>>>>

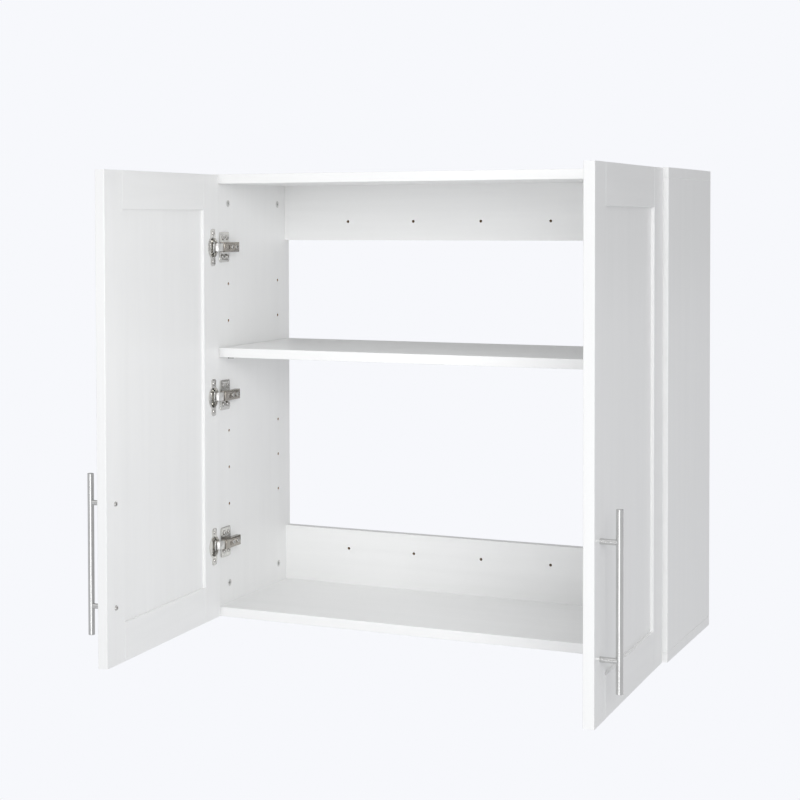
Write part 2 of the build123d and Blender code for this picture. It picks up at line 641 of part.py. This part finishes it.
def door_stile(door, name, start, groove_at, hinge_side):
    """Upright frame member, grooved along its inner edge."""
    with BuildPart() as stile:
        with BuildSketch(door.plan(DOOR_BOTTOM)):
            with Locations((start + STILE / 2, DOOR_THICKNESS / 2)):
                Rectangle(STILE, DOOR_THICKNESS)
        extrude(amount=DOOR_HEIGHT, dir=UP)
        fillet(stile.edges().filter_by(Axis.Z), DOOR_EDGE_RADIUS)
        with BuildSketch(door.plan(DOOR_BOTTOM)):
            with Locations((groove_at, DOOR_THICKNESS / 2)):
                Rectangle(2 * GROOVE, PANEL_THICKNESS)
        extrude(amount=DOOR_HEIGHT, dir=UP, mode=Mode.SUBTRACT)
        if hinge_side:
            for row in HINGE_ROWS:
                with BuildSketch(door.face(CUP_EDGE_DISTANCE, row_z(row))):
                    Circle(CUP_DIAMETER / 2)
                extrude(amount=CUP_BORE_DEPTH, mode=Mode.SUBTRACT)
                with BuildSketch(door.face(CUP_EDGE_DISTANCE, row_z(row))):
                    with GridLocations(CUP_SCREW_SPACING, 1, 2, 1):
                        Circle(CUP_SCREW_DIAMETER / 2)
                extrude(amount=CUP_SCREW_DEPTH - FLANGE_THICKNESS, mode=Mode.SUBTRACT)
        else:
            for sign in END_SIGNS:
                z = BOTTOM + HANDLE_CENTRE + sign * POST_SPACING / 2
                with BuildSketch(door.face(DOOR_WIDTH - STILE / 2, z)):
                    Circle(HANDLE_SCREW_DIAMETER / 2 + 0.25)
                extrude(amount=DOOR_THICKNESS, mode=Mode.SUBTRACT)
    write(stile.part, f"{door.side}_door_{name}")


def door_rails(door):
    """Cross members between the stiles, with stub tenons in the stiles' grooves."""
    opening = DOOR_WIDTH - 2 * STILE
    middle = DOOR_WIDTH / 2
    for name, low, groove_low in (
        ("bottom_rail", DOOR_BOTTOM, DOOR_BOTTOM + DOOR_RAIL - GROOVE),
        ("top_rail", DOOR_BOTTOM + DOOR_HEIGHT - DOOR_RAIL, DOOR_BOTTOM + DOOR_HEIGHT - DOOR_RAIL),
    ):
        with BuildPart() as rail:
            with BuildSketch(door.plan(low)):
                with Locations((middle, DOOR_THICKNESS / 2)):
                    Rectangle(opening, DOOR_THICKNESS)
            extrude(amount=DOOR_RAIL, dir=UP)
            fillet(rail.edges(), DOOR_JOINT_RADIUS)
            with BuildSketch(door.plan(low)):
                with Locations((middle, DOOR_THICKNESS / 2)):
                    Rectangle(opening + 2 * GROOVE, PANEL_THICKNESS)
            extrude(amount=DOOR_RAIL, dir=UP)
            with BuildSketch(door.plan(groove_low)):
                with Locations((middle, DOOR_THICKNESS / 2)):
                    Rectangle(opening + 2 * GROOVE, PANEL_THICKNESS)
            extrude(amount=GROOVE, dir=UP, mode=Mode.SUBTRACT)
        write(rail.part, f"{door.side}_door_{name}")


def door_panel(door):
    """Thin panel held in the frame's grooves, recessed on both faces."""
    width = DOOR_WIDTH - 2 * STILE + 2 * (GROOVE - PANEL_PLAY)
    low = DOOR_BOTTOM + DOOR_RAIL - GROOVE + PANEL_PLAY
    height = DOOR_HEIGHT - 2 * DOOR_RAIL + 2 * (GROOVE - PANEL_PLAY)
    with BuildPart() as panel:
        with BuildSketch(door.plan(low)):
            with Locations((DOOR_WIDTH / 2, DOOR_THICKNESS / 2)):
                Rectangle(width, PANEL_THICKNESS)
        extrude(amount=height, dir=UP)
    write(panel.part, f"{door.side}_door_panel")


# ---- handles -----------------------------------------------------------------------


def handle(door):
    """Round bar on two posts, held by screws from inside the door."""
    across = DOOR_WIDTH - STILE / 2
    centre = BOTTOM + HANDLE_CENTRE
    posts_z = [centre + sign * POST_SPACING / 2 for sign in END_SIGNS]
    seat = DOOR_THICKNESS + BAR_STANDOFF
    with BuildPart() as bar:
        with BuildSketch(door.plan(centre - BAR_LENGTH / 2)):
            with Locations((across, seat)):
                Circle(BAR_DIAMETER / 2)
        extrude(amount=BAR_LENGTH, dir=UP)
        chamfer(bar.edges().filter_by(GeomType.CIRCLE), 0.6)
        for z in posts_z:
            with BuildSketch(door.face(across, z, DOOR_THICKNESS)):
                Circle(POST_DIAMETER / 2)
            extrude(amount=BAR_STANDOFF, mode=Mode.SUBTRACT)
    write(bar.part, f"{door.side}_handle_bar")
    with BuildPart() as posts:
        for z in posts_z:
            with BuildSketch(door.face(across, z, DOOR_THICKNESS)):
                Circle(POST_DIAMETER / 2)
            extrude(amount=BAR_STANDOFF)
            with BuildSketch(door.face(across, z, DOOR_THICKNESS)):
                Circle(HANDLE_SCREW_DIAMETER / 2)
            extrude(amount=HANDLE_SCREW_GRIP, mode=Mode.SUBTRACT)
    write(posts.part, f"{door.side}_handle_posts")
    with BuildPart() as screws:
        for z in posts_z:
            with BuildSketch(door.face(across, z)):
                Circle(HANDLE_SCREW_DIAMETER / 2)
            extrude(amount=DOOR_THICKNESS + HANDLE_SCREW_GRIP - 1)
            with BuildSketch(door.face(across, z)):
                Circle(4)
            extrude(amount=-2, taper=20)
            with BuildSketch(door.face(across, z, -2)):
                Rectangle(4.6, 1, rotation=45)
                Rectangle(1, 4.6, rotation=45)
            extrude(amount=1.5, mode=Mode.SUBTRACT)
    write(screws.part, f"{door.side}_handle_screws")


os.makedirs("parts", exist_ok=True)

horizontal_panel("top_panel", TOP - BOARD, -1)
horizontal_panel("bottom_panel", BOTTOM, 1)
hanging_rail("upper_hanging_rail", True)
hanging_rail("lower_hanging_rail", False)
cam_fittings()
dowels()
shelf()
shelf_pins()

for side_name in SIDES:
    side_panel(side_name)
    hinge_plates(side_name)
    plate_screws(side_name)
    hinge_arms(side_name)
    arm_screws(side_name)
    arm_pins(side_name)
    hung = Door(side_name)
    hinge_links(hung)
    hinge_cups(hung)
    cup_screws(hung)
    door_stile(hung, "hinge_stile", 0, STILE, True)
    door_stile(hung, "handle_stile", DOOR_WIDTH - STILE, DOOR_WIDTH - STILE, False)
    door_rails(hung)
    door_panel(hung)
    handle(hung)
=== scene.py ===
import math

import bmesh
import bpy
from mathutils import Matrix, Vector


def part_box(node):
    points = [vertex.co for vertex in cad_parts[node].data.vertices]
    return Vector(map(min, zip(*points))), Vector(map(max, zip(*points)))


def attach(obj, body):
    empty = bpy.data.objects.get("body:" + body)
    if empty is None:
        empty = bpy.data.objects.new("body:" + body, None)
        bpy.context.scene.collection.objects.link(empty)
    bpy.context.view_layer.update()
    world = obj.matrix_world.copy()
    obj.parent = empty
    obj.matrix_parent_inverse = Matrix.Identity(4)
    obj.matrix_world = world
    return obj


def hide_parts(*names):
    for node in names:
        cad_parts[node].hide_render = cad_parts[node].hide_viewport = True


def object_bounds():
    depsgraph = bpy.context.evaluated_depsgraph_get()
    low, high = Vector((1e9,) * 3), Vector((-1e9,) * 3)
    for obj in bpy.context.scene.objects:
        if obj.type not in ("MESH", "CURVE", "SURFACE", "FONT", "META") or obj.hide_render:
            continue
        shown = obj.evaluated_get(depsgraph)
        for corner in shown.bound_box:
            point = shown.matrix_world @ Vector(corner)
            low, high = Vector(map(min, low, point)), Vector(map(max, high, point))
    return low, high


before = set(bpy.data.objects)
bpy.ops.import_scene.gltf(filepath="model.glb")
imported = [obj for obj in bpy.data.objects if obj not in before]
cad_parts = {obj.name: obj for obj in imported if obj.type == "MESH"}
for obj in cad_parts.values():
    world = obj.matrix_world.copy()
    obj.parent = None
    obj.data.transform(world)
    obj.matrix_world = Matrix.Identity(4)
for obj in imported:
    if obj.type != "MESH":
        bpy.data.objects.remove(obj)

CAD_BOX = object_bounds()
SIDES = ("right", "left")


# ---- node helpers ------------------------------------------------------------------------------


class Tree:
    """A material's node tree, with short calls for what the materials here need."""

    def __init__(self, name):
        self.material = bpy.data.materials.new(name)
        self.material.use_nodes = True
        self.nodes = self.material.node_tree.nodes
        self.links = self.material.node_tree.links
        self.shader = self.nodes["Principled BSDF"]
        self.coord = self.nodes.new("ShaderNodeTexCoord").outputs["Object"]

    def set(self, **values):
        for key, value in values.items():
            self.shader.inputs[key.replace("_", " ")].default_value = value

    def link(self, output, target):
        self.links.new(output, target)

    def noise(self, scale, detail=3, rough=0.55, stretch=(1, 1, 1), distortion=0.0):
        mapping = self.nodes.new("ShaderNodeMapping")
        mapping.inputs["Scale"].default_value = stretch
        self.link(self.coord, mapping.inputs["Vector"])
        noise = self.nodes.new("ShaderNodeTexNoise")
        noise.inputs["Scale"].default_value = scale
        noise.inputs["Detail"].default_value = detail
        noise.inputs["Roughness"].default_value = rough
        noise.inputs["Distortion"].default_value = distortion
        self.link(mapping.outputs["Vector"], noise.inputs["Vector"])
        return noise.outputs["Fac"]

    def cells(self, scale, output="Color", stretch=(1, 1, 1)):
        mapping = self.nodes.new("ShaderNodeMapping")
        mapping.inputs["Scale"].default_value = stretch
        self.link(self.coord, mapping.inputs["Vector"])
        cells = self.nodes.new("ShaderNodeTexVoronoi")
        cells.inputs["Scale"].default_value = scale
        self.link(mapping.outputs["Vector"], cells.inputs["Vector"])
        return cells.outputs[output]

    def ramp(self, fac, stops):
        ramp = self.nodes.new("ShaderNodeValToRGB")
        elements = ramp.color_ramp.elements
        while len(elements) < len(stops):
            elements.new(0.5)
        for element, (place, colour) in zip(elements, stops):
            element.position = place
            element.color = (*colour, 1)
        self.link(fac, ramp.inputs["Fac"])
        return ramp.outputs["Color"]

    def range(self, fac, low, high):
        node = self.nodes.new("ShaderNodeMapRange")
        node.inputs["From Min"].default_value = 0.3
        node.inputs["From Max"].default_value = 0.7
        node.inputs["To Min"].default_value = low
        node.inputs["To Max"].default_value = high
        self.link(fac, node.inputs["Value"])
        return node.outputs["Result"]

    def mix(self, a, b, fac, blend="MIX"):
        node = self.nodes.new("ShaderNodeMix")
        node.data_type = "RGBA"
        node.blend_type = blend
        node.inputs["Factor"].default_value = fac
        self.link(a, node.inputs[6])
        self.link(b, node.inputs[7])
        return node.outputs[2]

    def bump(self, layers):
        """Stacks (height output, strength, distance in metres) layers into the shader's normal."""
        normal = None
        for height, strength, distance in layers:
            node = self.nodes.new("ShaderNodeBump")
            node.inputs["Strength"].default_value = strength
            node.inputs["Distance"].default_value = distance
            self.link(height, node.inputs["Height"])
            if normal is not None:
                self.link(normal, node.inputs["Normal"])
            normal = node.outputs["Normal"]
        self.link(normal, self.shader.inputs["Normal"])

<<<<

EXERCISE INSTRUCTIONS - Within the listing above, give again exactly every line from the line with "if empty is" through the line with "node tree, with", both included, and no other line.

RESULT BELOW -
    if empty is None:
        empty = bpy.data.objects.new("body:" + body, None)
        bpy.context.scene.collection.objects.link(empty)
    bpy.context.view_layer.update()
    world = obj.matrix_world.copy()
    obj.parent = empty
    obj.matrix_parent_inverse = Matrix.Identity(4)
    obj.matrix_world = world
    return obj


def hide_parts(*names):
    for node in names:
        cad_parts[node].hide_render = cad_parts[node].hide_viewport = True


def object_bounds():
    depsgraph = bpy.context.evaluated_depsgraph_get()
    low, high = Vector((1e9,) * 3), Vector((-1e9,) * 3)
    for obj in bpy.context.scene.objects:
        if obj.type not in ("MESH", "CURVE", "SURFACE", "FONT", "META") or obj.hide_render:
            continue
        shown = obj.evaluated_get(depsgraph)
        for corner in shown.bound_box:
            point = shown.matrix_world @ Vector(corner)
            low, high = Vector(map(min, low, point)), Vector(map(max, high, point))
    return low, high


before = set(bpy.data.objects)
bpy.ops.import_scene.gltf(filepath="model.glb")
imported = [obj for obj in bpy.data.objects if obj not in before]
cad_parts = {obj.name: obj for obj in imported if obj.type == "MESH"}
for obj in cad_parts.values():
    world = obj.matrix_world.copy()
    obj.parent = None
    obj.data.transform(world)
    obj.matrix_world = Matrix.Identity(4)
for obj in imported:
    if obj.type != "MESH":
        bpy.data.objects.remove(obj)

CAD_BOX = object_bounds()
SIDES = ("right", "left")


# ---- node helpers ------------------------------------------------------------------------------


class Tree:
    """A material's node tree, with short calls for what the materials here need."""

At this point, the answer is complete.